Given exercise:
Identify every line in the records below that contains the word "joints", and copy each of those lines.

____________

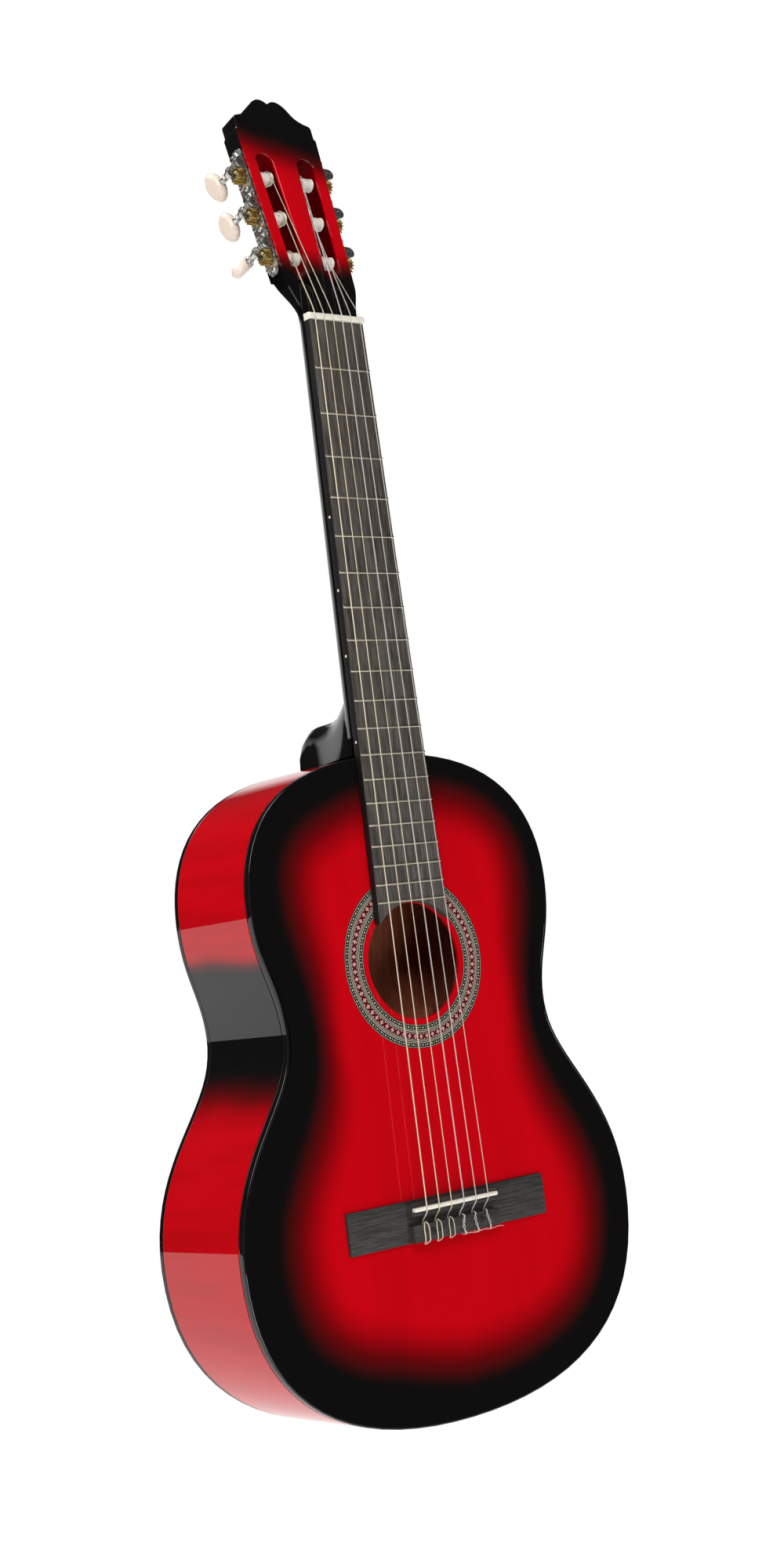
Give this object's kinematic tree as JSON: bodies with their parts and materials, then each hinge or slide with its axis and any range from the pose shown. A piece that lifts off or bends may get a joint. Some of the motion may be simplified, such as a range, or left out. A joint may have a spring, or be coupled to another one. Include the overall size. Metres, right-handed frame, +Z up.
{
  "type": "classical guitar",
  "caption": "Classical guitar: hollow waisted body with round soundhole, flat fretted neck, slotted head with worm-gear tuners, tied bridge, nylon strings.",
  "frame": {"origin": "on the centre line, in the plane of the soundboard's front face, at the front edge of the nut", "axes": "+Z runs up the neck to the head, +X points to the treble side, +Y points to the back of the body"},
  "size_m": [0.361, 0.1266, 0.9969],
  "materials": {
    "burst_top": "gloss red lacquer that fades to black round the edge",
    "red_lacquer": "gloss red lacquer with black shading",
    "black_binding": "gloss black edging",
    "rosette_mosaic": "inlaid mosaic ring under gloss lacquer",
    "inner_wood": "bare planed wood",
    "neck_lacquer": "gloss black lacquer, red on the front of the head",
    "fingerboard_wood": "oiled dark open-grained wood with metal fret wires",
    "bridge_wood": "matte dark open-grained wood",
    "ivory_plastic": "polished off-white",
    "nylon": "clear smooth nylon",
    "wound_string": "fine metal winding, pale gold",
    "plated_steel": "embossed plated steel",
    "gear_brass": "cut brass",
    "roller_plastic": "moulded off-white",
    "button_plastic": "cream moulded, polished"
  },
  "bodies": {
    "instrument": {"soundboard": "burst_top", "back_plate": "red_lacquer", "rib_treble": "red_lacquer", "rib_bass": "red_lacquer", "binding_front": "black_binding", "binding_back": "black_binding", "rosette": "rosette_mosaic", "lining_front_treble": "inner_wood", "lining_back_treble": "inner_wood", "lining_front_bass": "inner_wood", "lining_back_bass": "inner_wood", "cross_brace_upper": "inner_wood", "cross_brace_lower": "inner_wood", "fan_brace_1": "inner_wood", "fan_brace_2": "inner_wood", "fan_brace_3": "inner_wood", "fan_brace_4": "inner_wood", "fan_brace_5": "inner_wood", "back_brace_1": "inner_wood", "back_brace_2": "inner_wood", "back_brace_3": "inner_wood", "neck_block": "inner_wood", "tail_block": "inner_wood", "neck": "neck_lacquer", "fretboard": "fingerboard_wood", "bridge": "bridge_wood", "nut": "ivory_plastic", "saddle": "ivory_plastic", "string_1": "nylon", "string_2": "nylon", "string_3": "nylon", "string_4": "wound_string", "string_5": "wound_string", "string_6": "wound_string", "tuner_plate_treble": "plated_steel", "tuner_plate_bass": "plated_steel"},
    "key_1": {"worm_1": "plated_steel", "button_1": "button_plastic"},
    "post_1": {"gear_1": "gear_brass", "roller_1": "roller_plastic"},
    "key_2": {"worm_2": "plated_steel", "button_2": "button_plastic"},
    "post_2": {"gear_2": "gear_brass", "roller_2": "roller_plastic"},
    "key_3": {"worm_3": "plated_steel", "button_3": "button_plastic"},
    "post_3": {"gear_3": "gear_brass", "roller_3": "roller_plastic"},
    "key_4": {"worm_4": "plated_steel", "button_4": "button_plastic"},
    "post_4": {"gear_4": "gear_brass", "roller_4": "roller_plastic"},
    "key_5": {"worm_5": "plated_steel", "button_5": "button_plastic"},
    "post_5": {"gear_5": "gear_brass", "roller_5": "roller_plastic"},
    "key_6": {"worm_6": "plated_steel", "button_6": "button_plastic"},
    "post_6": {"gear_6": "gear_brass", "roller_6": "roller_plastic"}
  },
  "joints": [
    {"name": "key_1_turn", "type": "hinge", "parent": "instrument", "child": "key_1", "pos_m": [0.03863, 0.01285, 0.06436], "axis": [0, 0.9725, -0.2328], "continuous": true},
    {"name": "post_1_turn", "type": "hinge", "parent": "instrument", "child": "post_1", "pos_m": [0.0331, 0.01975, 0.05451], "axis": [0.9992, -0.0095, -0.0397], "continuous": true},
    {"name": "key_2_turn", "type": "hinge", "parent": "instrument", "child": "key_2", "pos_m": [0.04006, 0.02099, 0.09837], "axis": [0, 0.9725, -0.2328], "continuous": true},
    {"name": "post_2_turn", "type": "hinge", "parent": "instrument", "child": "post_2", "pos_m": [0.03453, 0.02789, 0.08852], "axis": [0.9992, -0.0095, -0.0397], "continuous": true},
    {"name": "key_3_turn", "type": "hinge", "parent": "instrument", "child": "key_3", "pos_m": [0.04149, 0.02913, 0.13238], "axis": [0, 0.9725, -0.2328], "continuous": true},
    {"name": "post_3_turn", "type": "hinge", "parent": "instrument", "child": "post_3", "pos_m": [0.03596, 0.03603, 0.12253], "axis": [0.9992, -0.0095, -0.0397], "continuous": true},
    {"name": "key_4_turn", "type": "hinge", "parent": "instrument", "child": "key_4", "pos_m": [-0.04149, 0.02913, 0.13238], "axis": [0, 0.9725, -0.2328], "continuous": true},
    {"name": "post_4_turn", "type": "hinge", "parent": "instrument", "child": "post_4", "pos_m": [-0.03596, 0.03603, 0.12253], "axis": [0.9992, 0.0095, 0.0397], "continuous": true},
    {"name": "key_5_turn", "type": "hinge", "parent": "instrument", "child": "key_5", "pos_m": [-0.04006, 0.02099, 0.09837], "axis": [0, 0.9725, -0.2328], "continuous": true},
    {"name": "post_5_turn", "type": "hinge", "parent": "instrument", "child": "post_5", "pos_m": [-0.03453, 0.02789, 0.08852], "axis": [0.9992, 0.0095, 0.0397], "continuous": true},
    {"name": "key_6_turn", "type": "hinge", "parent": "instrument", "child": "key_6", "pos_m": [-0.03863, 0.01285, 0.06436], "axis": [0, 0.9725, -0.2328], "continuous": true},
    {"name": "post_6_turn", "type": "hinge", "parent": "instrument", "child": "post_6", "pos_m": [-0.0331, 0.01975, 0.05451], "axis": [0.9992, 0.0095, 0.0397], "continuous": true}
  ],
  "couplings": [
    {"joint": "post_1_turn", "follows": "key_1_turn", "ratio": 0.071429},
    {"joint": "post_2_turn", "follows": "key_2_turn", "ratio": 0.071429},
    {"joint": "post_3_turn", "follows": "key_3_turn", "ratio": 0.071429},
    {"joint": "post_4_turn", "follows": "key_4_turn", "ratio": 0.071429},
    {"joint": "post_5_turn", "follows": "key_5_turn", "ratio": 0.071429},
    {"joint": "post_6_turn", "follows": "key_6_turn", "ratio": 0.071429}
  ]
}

____________

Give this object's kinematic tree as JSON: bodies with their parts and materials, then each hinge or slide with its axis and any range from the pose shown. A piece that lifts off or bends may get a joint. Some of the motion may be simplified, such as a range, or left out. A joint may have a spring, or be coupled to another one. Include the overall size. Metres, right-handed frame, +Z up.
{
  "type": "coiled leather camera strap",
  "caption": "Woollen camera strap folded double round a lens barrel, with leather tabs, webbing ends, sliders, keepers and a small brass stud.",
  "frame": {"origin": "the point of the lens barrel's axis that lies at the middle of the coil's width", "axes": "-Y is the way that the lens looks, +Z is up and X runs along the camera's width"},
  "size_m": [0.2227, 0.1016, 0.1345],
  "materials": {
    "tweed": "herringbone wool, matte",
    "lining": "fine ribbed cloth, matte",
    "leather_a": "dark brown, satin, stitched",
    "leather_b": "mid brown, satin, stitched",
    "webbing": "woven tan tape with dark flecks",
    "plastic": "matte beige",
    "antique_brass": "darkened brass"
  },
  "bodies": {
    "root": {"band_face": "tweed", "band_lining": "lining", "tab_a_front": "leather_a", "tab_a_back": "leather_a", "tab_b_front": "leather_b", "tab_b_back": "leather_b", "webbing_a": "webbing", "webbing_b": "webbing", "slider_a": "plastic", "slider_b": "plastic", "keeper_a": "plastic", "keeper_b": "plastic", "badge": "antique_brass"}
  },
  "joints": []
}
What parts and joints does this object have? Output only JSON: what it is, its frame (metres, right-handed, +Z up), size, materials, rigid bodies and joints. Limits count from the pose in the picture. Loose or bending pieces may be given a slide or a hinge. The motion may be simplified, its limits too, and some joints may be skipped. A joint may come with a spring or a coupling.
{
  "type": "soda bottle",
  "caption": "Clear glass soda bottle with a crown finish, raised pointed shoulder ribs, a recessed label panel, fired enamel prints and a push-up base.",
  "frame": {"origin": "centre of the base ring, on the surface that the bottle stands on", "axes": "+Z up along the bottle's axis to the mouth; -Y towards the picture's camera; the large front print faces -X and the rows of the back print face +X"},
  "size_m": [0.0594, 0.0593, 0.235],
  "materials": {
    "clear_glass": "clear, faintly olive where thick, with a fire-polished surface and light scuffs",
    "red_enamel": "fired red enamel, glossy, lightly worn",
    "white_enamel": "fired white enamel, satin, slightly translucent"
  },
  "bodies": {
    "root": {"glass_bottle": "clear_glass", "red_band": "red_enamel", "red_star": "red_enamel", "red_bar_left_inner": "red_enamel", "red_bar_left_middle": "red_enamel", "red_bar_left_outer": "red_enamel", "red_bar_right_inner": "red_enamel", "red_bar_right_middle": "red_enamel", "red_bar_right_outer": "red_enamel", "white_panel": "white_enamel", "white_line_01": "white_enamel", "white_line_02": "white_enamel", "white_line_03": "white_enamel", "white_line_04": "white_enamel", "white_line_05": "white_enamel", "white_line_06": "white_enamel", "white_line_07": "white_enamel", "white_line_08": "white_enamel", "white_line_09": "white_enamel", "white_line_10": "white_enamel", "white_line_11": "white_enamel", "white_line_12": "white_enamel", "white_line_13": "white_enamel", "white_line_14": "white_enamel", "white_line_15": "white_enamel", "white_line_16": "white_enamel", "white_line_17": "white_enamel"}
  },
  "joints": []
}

____________

Exercise result:
  "joints": [
  "joints": []
What parts and joints does this object have? Output only JSON: what it is, its frame (metres, right-handed, +Z up), size, materials, rigid bodies and joints. Limits count from the pose in the picture. Loose or bending pieces may be given a slide or a hinge. The motion may be simplified, its limits too, and some joints may be skipped. A joint may come with a spring or a coupling.
  "joints": []